_Set task_
Show every line containing "OpenSCAD" by copying it.

_Exercise inputs_
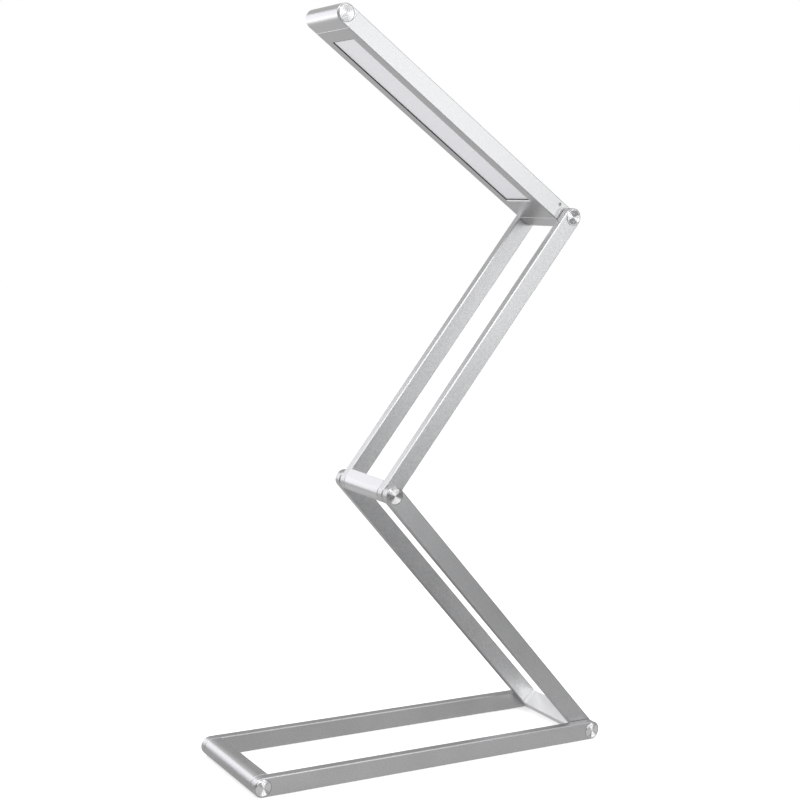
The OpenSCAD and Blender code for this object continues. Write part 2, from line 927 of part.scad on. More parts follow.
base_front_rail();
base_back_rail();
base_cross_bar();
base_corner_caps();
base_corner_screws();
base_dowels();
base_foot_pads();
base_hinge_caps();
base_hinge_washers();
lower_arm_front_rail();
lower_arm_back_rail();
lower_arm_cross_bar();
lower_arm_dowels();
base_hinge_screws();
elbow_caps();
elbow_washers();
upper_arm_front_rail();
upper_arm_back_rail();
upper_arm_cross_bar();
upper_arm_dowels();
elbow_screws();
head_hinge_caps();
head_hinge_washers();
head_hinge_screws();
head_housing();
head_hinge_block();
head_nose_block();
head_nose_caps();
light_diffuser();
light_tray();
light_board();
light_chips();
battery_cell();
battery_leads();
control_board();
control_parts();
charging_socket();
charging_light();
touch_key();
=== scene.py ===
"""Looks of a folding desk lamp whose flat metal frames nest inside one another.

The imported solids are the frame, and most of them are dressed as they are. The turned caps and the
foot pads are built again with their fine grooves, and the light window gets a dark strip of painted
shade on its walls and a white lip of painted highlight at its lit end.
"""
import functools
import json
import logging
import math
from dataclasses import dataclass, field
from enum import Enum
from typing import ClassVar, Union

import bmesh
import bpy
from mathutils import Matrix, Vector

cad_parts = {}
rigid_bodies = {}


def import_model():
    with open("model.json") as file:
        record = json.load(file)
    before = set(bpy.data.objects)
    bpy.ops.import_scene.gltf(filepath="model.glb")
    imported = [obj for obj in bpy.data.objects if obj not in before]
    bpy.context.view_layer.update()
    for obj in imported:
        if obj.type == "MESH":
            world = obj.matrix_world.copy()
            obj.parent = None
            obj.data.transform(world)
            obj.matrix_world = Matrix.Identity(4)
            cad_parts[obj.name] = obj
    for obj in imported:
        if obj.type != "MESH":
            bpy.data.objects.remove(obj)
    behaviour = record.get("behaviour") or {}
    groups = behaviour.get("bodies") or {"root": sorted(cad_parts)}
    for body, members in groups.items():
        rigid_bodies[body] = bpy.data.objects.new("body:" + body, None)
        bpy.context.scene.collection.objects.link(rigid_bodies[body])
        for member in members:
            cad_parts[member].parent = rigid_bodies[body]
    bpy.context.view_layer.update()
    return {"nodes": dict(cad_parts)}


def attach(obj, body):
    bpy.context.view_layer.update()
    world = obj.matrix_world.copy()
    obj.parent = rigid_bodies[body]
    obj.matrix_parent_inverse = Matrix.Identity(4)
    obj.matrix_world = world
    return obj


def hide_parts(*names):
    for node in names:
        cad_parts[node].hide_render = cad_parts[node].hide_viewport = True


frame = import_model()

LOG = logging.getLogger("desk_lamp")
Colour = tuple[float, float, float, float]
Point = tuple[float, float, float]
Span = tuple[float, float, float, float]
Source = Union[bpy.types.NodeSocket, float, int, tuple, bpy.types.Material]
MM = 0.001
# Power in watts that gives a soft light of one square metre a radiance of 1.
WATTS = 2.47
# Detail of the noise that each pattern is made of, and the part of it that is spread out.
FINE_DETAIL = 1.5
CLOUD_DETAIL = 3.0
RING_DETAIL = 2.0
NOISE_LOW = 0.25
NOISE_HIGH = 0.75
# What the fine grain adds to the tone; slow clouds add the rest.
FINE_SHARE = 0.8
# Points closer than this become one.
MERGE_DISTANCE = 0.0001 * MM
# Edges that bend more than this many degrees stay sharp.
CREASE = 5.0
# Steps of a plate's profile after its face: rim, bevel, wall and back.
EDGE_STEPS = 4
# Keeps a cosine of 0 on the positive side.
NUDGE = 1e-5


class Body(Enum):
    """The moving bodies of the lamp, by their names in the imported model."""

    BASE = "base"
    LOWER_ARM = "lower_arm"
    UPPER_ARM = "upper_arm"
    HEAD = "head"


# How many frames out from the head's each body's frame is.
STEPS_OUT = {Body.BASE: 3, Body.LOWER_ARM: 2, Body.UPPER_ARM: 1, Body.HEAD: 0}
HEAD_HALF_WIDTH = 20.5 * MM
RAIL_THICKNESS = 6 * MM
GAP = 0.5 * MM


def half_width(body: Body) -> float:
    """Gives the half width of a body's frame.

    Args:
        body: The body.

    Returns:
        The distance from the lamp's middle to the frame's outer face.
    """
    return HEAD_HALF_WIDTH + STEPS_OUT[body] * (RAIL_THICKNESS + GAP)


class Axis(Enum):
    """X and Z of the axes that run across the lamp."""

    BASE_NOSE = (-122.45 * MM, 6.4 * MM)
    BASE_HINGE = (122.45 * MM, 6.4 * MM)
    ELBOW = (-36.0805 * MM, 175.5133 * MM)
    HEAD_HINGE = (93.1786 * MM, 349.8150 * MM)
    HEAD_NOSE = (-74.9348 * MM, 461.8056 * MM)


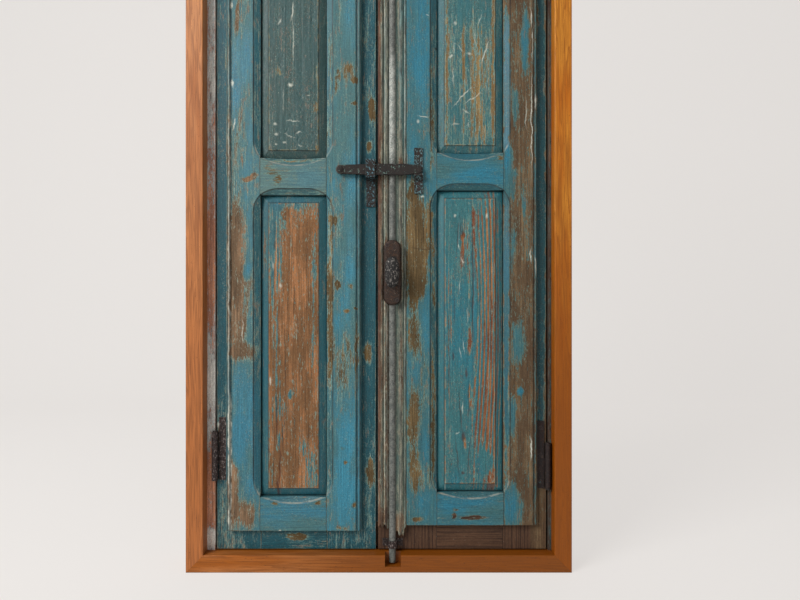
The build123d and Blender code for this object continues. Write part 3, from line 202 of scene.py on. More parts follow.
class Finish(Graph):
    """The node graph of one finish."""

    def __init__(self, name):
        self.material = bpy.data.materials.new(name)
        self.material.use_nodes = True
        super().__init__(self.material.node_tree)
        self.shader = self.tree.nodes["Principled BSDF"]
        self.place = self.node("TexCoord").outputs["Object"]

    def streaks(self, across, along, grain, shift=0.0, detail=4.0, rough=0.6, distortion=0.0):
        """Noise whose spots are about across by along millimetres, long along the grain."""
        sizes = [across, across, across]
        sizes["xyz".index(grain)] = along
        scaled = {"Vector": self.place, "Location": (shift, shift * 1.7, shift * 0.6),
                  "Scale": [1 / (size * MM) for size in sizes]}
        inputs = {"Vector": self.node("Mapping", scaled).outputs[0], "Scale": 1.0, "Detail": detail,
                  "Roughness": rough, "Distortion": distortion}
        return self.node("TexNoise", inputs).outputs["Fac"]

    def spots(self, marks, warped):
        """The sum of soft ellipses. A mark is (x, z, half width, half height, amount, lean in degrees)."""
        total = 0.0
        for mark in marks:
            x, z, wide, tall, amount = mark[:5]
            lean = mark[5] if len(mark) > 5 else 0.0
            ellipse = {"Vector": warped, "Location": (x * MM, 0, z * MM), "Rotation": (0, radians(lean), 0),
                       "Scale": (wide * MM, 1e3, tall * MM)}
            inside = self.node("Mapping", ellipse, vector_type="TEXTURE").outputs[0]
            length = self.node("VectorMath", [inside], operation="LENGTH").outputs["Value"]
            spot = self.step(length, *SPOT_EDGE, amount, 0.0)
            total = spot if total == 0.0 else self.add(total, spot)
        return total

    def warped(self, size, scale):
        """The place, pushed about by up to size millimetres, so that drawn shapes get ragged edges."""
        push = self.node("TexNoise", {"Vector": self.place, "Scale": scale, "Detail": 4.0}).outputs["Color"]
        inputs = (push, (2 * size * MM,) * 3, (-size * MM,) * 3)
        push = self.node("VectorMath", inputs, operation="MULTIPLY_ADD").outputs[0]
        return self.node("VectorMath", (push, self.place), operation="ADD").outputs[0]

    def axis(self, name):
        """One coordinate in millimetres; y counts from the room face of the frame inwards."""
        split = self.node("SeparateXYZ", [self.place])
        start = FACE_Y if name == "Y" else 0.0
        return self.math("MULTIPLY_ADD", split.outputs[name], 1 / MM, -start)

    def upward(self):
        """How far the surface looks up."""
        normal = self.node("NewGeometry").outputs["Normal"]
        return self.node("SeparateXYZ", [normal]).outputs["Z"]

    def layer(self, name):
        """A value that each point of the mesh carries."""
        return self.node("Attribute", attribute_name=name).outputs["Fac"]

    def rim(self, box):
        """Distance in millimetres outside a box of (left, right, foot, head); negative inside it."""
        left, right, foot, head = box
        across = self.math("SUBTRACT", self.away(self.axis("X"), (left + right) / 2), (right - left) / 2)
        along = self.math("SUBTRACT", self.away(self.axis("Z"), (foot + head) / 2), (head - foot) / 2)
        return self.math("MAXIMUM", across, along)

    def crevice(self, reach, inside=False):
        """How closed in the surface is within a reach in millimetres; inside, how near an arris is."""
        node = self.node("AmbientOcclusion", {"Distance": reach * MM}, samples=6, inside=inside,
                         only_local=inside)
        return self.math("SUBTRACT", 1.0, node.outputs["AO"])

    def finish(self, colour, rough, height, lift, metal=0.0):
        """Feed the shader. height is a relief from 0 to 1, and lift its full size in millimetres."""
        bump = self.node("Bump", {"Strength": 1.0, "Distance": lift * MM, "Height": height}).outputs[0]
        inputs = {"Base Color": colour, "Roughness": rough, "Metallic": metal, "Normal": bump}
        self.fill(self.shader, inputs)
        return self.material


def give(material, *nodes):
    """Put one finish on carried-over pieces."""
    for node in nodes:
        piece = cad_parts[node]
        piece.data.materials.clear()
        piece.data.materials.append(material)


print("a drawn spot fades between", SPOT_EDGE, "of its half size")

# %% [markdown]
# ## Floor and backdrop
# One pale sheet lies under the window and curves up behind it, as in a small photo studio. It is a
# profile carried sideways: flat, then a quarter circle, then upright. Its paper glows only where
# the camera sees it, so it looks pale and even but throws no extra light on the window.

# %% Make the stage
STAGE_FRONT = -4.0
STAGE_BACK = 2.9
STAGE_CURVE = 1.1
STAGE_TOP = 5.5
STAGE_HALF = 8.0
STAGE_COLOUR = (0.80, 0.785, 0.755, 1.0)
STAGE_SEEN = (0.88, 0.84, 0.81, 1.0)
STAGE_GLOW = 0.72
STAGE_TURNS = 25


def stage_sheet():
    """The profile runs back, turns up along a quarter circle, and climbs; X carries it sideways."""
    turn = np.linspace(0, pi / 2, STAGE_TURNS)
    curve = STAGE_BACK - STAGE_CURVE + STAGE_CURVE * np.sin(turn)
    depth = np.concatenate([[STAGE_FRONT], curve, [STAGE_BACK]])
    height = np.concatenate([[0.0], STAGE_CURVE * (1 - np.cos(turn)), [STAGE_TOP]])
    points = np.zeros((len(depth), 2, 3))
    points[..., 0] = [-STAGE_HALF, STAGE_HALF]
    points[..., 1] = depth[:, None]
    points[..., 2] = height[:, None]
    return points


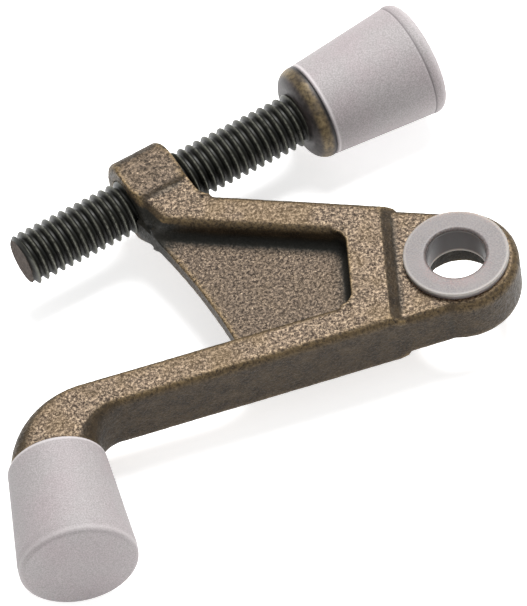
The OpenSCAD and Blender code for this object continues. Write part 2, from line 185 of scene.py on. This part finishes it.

_Finished task_
The OpenSCAD and Blender code for this object continues. Write part 2, from line 927 of part.scad on. More parts follow.
The OpenSCAD and Blender code for this object continues. Write part 2, from line 185 of scene.py on. This part finishes it.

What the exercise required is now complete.